The Keynsian Left?

This is a pretty correct Andrew Sullivan post but whence this "Keynsian left" that believed in "massive new domestic spending combined with 'deficits don't matter.'" That's a good summary of Bush's policies, as Andrew says, but what does it have to do with a Keynsian left? The Keynsian idea was that you should use deficit spending to get out of a recession, and then bring the budget back into balance over the course of the economic cycle. That's exactly what happened during the Roosevelt-Truman years where we started off with a 4.5 percent of GDP deficit that peaked in 1943 (there was a war on) at 30.9 percent of GDP and then began to fall.

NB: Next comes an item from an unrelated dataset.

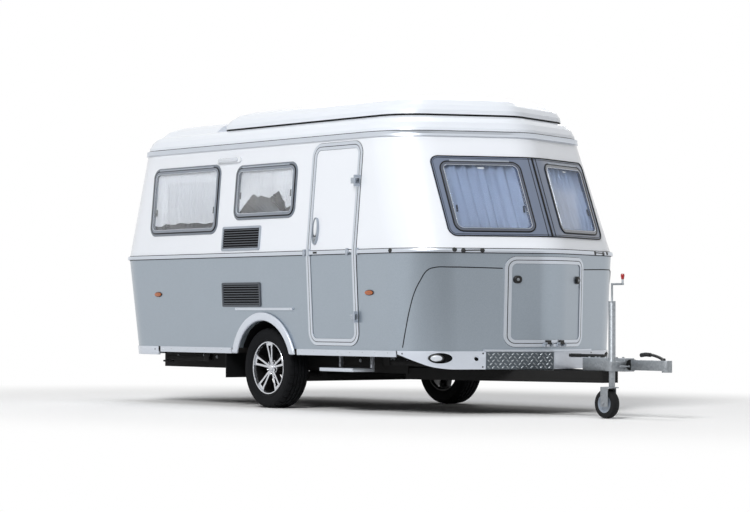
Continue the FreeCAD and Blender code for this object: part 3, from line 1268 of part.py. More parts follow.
def build_coupling():
    """The overrun housing, the coupling head and the handbrake lever."""
    level = DRAW_TOP + " + housing_height / 2"
    housing = box("overrun_block", "housing_length + housing_reach", "2 * housing_half", "housing_height",
                  ("draw_nose - housing_length", "-housing_half", DRAW_TOP))
    neck = rod("overrun_neck", "shaft_radius", "coupling_reach - 4 * ball_radius",
               ("draw_nose", "0", level), ALONG_X)
    node("overrun_housing", fused("overrun_housing", [housing, neck]))
    middle = "draw_nose + coupling_reach - ball_radius - coupling_wall"
    cup = rod("coupling_cup", "ball_radius + coupling_wall", "housing_height / 2 + shaft_radius + coupling_wall",
              (middle, "0", DRAW_TOP))
    start = "draw_nose + housing_reach + housing_half"
    arm = box("coupling_arm", middle + " - (" + start + ")", "2 * shaft_radius + 2 * coupling_wall",
              "2 * shaft_radius + 2 * coupling_wall",
              (start, "-shaft_radius - coupling_wall", level + " - shaft_radius - coupling_wall"))
    socket = rod("coupling_socket", "ball_radius", "housing_height / 2", (middle, "0", DRAW_TOP))
    bore_end = "(" + middle + " - ball_radius - 2 * coupling_wall)"
    bore = rod("coupling_bore", "shaft_radius + fit_gap", bore_end + " - draw_nose",
               ("draw_nose", "0", level), ALONG_X)
    body = cut("coupling_cupped", fused("coupling_body", [cup, arm]), socket)
    node("coupling_head", cut("coupling_head", body, bore))
    lever = box("lever_bar", "lever_length", "lever_thickness", "lever_thickness",
                ("draw_nose - housing_length / 2 - lever_length", "housing_half + slack",
                 DRAW_TOP + " + housing_height"))
    pivot = box("lever_pivot", "lever_thickness * 2", "lever_thickness + slack", "housing_height",
                ("draw_nose - housing_length / 2 - lever_thickness * 2", "housing_half", DRAW_TOP))
    node("handbrake_lever", fused("handbrake_lever", [lever, pivot]))


def build_jockey():
    """The jockey wheel: clamp and outer tube, winding inner tube with its crank, fork and wheel."""
    place = "jockey_place"
    side = "-jockey_side"
    length = "jockey_tube_top - jockey_tube_bottom"
    outer = cut("jockey_outer", rod("jockey_outer_solid", "jockey_tube_radius", length,
                                    (place, side, "jockey_tube_bottom")),
                rod("jockey_outer_bore", "jockey_tube_radius - jockey_tube_wall", length + " + 2 * overrun",
                    (place, side, "jockey_tube_bottom - overrun")))
    grip = "(jockey_tube_radius + coupling_wall)"
    clamp = cut("jockey_clamp", box("jockey_clamp_block", "2 * " + grip, "jockey_side - housing_half + " + grip,
                                    "housing_height * 0.7",
                                    ("jockey_place - " + grip, "-jockey_side - " + grip, DRAW_TOP + " + slack")),
                rod("jockey_clamp_bore", "jockey_tube_radius - jockey_tube_wall / 2", "2 * housing_height",
                    (place, side, DRAW_TOP + " - overrun")))
    node("jockey_tube", fused("jockey_tube", [outer, clamp]))
    crown_top = "(2 * jockey_radius + jockey_fork_gap + jockey_crown)"
    bottom = crown_top + " + fit_gap"
    stem = rod("jockey_stem_bar", "jockey_stem_radius", "jockey_tube_top - (%s)" % bottom,
               (place, side, bottom))
    cap = rod("jockey_cap", "jockey_tube_radius", "coupling_wall", (place, side, "jockey_tube_top + fit_gap"))
    rise = rod("crank_rise", "crank_radius", "crank_height + overrun", (place, side, "jockey_tube_top - overrun"))
    top = "jockey_tube_top + crank_height"
    swing = rod("crank_swing", "crank_radius", "crank_reach", (place, side, top + " - crank_radius"), ALONG_X)
    arm = rod("crank_grip", "crank_radius", "3 * knob_radius",
              ("jockey_place + crank_reach - crank_radius", side, top + " - 2 * crank_radius"))
    node("jockey_stem", fused("jockey_stem", [stem, cap, rise, swing, arm]))
    knob = rod("crank_handle", "knob_radius", "3 * knob_radius",
               ("jockey_place + crank_reach - crank_radius", side, top + " - 2 * crank_radius + 3 * knob_radius"))
    gathered("crank_knob", [knob])
    half_wheel = "(jockey_width / 2 + jockey_fork_gap)"
    wide = "jockey_width + 2 * jockey_fork_gap + 2 * jockey_fork_plate"
    low_side = "-jockey_side - %s - jockey_fork_plate" % half_wheel
    back = "jockey_place - jockey_tube_radius - jockey_trail"
    crown = box("fork_crown", "2 * jockey_tube_radius + jockey_trail", wide, "jockey_crown",
                (back, low_side, crown_top + " - jockey_crown"))
    plates = [box("fork_plate_" + word, "2 * jockey_tube_radius + jockey_trail / 2", "jockey_fork_plate",
                  crown_top + " - jockey_radius + 2 * jockey_axle_radius",
                  (back, start, "jockey_radius - 2 * jockey_axle_radius"))
              for word, start in (("left", "-jockey_side + " + half_wheel), ("right", low_side))]
    pin = rod("fork_pin", "jockey_axle_radius", wide, ("jockey_place - jockey_trail", low_side, "jockey_radius"),
              ALONG_Y)
    node("jockey_fork", fused("jockey_fork", [crown, pin] + plates))
    wheel = rod("jockey_wheel_solid", "jockey_radius", "jockey_width",
                ("jockey_place - jockey_trail", "-jockey_side - jockey_width / 2", "jockey_radius"), ALONG_Y)
    bore = rod("jockey_wheel_bore", "jockey_axle_radius + fit_gap", "jockey_width + 2 * overrun",
               ("jockey_place - jockey_trail", "-jockey_side - jockey_width / 2 - overrun", "jockey_radius"), ALONG_Y)
    node("jockey_wheel", cut("jockey_wheel", wheel, bore))


def build_steady(word, end, side):
    """One corner steady, folded up: its bracket under the floor and its swinging leg with a foot."""
    name = "%s_%s" % ("front" if end > 0 else "rear", word)
    pivot = "steady_nose_pivot" if end > 0 else "-steady_tail_pivot"
    half = "steady_nose_half" if end > 0 else "steady_tail_half"
    middle = half if side > 0 else "-" + half
    sign = "" if end > 0 else "-"
    leg_start = pivot if end > 0 else "-steady_tail_pivot - steady_length"
    bar = box("leg_bar_" + name, "steady_length", "steady_width", "steady_width",
              (leg_start, middle + " - steady_width / 2", "steady_level - steady_width / 2"))
    eye = rod("leg_eye_" + name, "steady_width / 2", "steady_width",
              (pivot, middle + " - steady_width / 2", "steady_level"), ALONG_Y)
    foot_x = pivot + (" + " if end > 0 else " - ") + "steady_length"
    foot = rod("leg_foot_" + name, "steady_foot_radius", "steady_foot_height",
               (foot_x, middle, "steady_level - steady_width / 2 - steady_foot_height"))
    hole = rod("leg_hole_" + name, "steady_pin_radius + fit_gap", "steady_width + 2 * overrun",
               (pivot, middle + " - steady_width / 2 - overrun", "steady_level"), ALONG_Y)
    node("steady_leg_" + name, cut("steady_leg_" + name, fused("leg_" + name, [bar, eye, foot]), hole))
    cheek_height = FLOOR_LOW + " - steady_level + steady_width / 2"
    cheeks = [box("cheek_%s_%d" % (name, index), "2 * steady_width", "steady_bracket", cheek_height,
                  (pivot + " - steady_width", start, "steady_level - steady_width / 2"))
              for index, start in enumerate((middle + " + steady_width / 2 + fit_gap",
                                             middle + " - steady_width / 2 - fit_gap - steady_bracket"))]
    top = box("cheek_top_" + name, "2 * steady_width", "steady_width + 2 * fit_gap + 2 * steady_bracket", "steady_bracket",
              (pivot + " - steady_width", middle + " - steady_width / 2 - fit_gap - steady_bracket",
               FLOOR_LOW + " - steady_bracket"))
    pin = rod("cheek_pin_" + name, "steady_pin_radius", "steady_width + 2 * fit_gap + 2 * steady_bracket",
              (pivot, middle + " - steady_width / 2 - fit_gap - steady_bracket", "steady_level"), ALONG_Y)
    return fused("steady_bracket_" + name, cheeks + [top, pin])


def build_step():
    """The entry step on its two hangers."""
    tread = box("step_tread_board", "step_length", "step_depth", "step_tread",
                ("step_middle - step_length / 2", "-step_outer", "step_level - step_tread / 2"))
    hangers = [box("step_hanger_%d" % index, "step_hanger", "step_hanger", FLOOR_LOW + " - step_level",
                   (place, "-step_outer + step_depth - step_hanger", "step_level"))
               for index, place in enumerate(("step_middle - step_length / 2",
                                              "step_middle + step_length / 2 - step_hanger"))]
    node("entry_step", fused("entry_step", [tread] + hangers))


def build_all():
    """Every piece of the caravan."""
    for step in (build_walls, build_floor, build_roof, build_rails, build_arches, build_door, build_locker, build_windows, build_bumpers,
                 build_chassis, build_axle, build_coupling, build_jockey, build_step):
        step()
    for word, side in (("left", LEFT), ("right", RIGHT)):
        build_wheel(word, side)
    brackets = [build_steady(word, end, side) for end in (1, -1) for word, side in (("left", LEFT), ("right", RIGHT))]
    gathered("steady_brackets", brackets)
    DOC.recompute()


def check_and_write():
    """Stop on any failed object or bad shape, then write each piece to its own file."""
    for item in DOC.Objects:
        if "Invalid" in item.State or "Error" in item.State:
            raise RuntimeError("%s failed: %s" % (item.Label, item.State))
    for piece in NODES:
        if piece.Shape.isNull() or not piece.Shape.isValid() or not piece.Shape.Solids:
            raise RuntimeError("%s has no valid solid" % piece.Label)
    os.makedirs("parts", exist_ok=True)
    for piece in NODES:
        piece.Shape.exportStep("parts/%s.step" % piece.Label)
    print("%d pieces written" % len(NODES))


build_all()
check_and_write()
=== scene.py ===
"""A small touring caravan with a lifting roof: its shapes, finishes, light and camera."""

import json
import logging
import math
from collections.abc import Callable, Iterator, Sequence
from contextlib import contextmanager
from dataclasses import dataclass, field
from enum import Enum

import bmesh
import bpy
from mathutils import Matrix, Vector
from mathutils.bvhtree import BVHTree

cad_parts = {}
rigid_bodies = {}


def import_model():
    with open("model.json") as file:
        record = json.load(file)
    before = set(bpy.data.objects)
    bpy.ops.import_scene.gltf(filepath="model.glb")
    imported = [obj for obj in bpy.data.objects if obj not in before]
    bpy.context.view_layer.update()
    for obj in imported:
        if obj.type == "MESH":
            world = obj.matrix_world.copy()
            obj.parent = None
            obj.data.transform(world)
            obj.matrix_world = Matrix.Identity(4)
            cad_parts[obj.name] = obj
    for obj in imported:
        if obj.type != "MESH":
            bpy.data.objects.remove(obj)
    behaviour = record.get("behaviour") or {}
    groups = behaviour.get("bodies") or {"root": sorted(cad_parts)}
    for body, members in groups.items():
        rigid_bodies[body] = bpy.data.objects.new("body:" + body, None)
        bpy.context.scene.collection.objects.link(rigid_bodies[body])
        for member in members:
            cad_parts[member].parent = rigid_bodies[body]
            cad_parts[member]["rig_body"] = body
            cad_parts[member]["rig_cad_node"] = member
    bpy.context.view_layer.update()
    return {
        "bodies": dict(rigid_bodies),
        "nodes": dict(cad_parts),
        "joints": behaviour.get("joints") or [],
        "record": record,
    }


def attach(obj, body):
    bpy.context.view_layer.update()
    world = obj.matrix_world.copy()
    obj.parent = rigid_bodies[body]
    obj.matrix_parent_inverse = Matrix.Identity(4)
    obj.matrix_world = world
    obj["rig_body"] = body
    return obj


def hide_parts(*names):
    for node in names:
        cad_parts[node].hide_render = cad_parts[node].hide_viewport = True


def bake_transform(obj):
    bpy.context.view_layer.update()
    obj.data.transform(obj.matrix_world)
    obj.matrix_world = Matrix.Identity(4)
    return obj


LOG = logging.getLogger("caravan")

Point = tuple[float, float, float]
Pair = tuple[float, float]
Outline = Sequence[Pair]
Thing = bpy.types.Object
Face = bmesh.types.BMFace
Tree = bpy.types.ShaderNodeTree
Socket = bpy.types.NodeSocket

ORIGIN = Vector()
AHEAD = Vector((1, 0, 0))
LEFTWARDS = Vector((0, 1, 0))
UP = Vector((0, 0, 1))
AXLE_X = -0.595
BEVEL_ANGLE = 35

SURFACES: dict[str, BVHTree] = {}


class Side(Enum):
    """A side of the caravan, as the sign of its Y."""

    RIGHT = -1
    LEFT = 1


class Pattern(Enum):
    """The fine structure of a finish."""

    PLAIN = "plain"
    FLAKE = "flake"
    BRUSHED = "brushed"
    SPANGLE = "spangle"
    WEAVE = "weave"
    PLY = "ply"
    STUCCO = "stucco"


def rounded_outline(width: float, height: float, radius: float, steps: int = 6) -> list[Pair]:
    """The corners of a rectangle with round corners about the origin.

    Args:
        width: Its width.
        height: Its height.
        radius: The radius of its corners.
        steps: The steps round each corner.

    Returns:
        The outline, anticlockwise.
    """
    points = []
    for sign_u, sign_v, start in ((1, -1, -90), (1, 1, 0), (-1, 1, 90), (-1, -1, 180)):
        middle = (sign_u * (width / 2 - radius), sign_v * (height / 2 - radius))
        for index in range(steps + 1):
            angle = math.radians(start + 90 * index / steps)
            points.append((middle[0] + radius * math.cos(angle), middle[1] + radius * math.sin(angle)))
    return points


def oval(width: float, height: float, steps: int = 40) -> list[Pair]:
    """The corners of an oval about the origin."""
    turns = [math.tau * index / steps for index in range(steps)]
    return [(width / 2 * math.cos(turn), height / 2 * math.sin(turn)) for turn in turns]


def spaced(low: float, high: float, count: int) -> list[float]:
    """Evenly spaced numbers from one to another, both included."""
    return [low + (high - low) * index / (count - 1) for index in range(count)]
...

Starting in 1947 the budget was roughly balanced, with small surpluses alternating with small deficits. Kennedy and Johnson ran smallish, constant deficits and Nixon (a self-proclaimed Keynsian one) ran slightly larger constant deficits. It's not until Reagan that the accelerating peacetime deficit becomes a feature of American policy before going away, only to return with the second Bush administration.

And even Reagan mostly increased defense spending while cutting taxes and, once it became clear that the deficit was exploding, turned around. Sullivan's "Keynsian left" policies are a wholly novel innovation of the George Bush economic team, not something they cribbed from anyone else.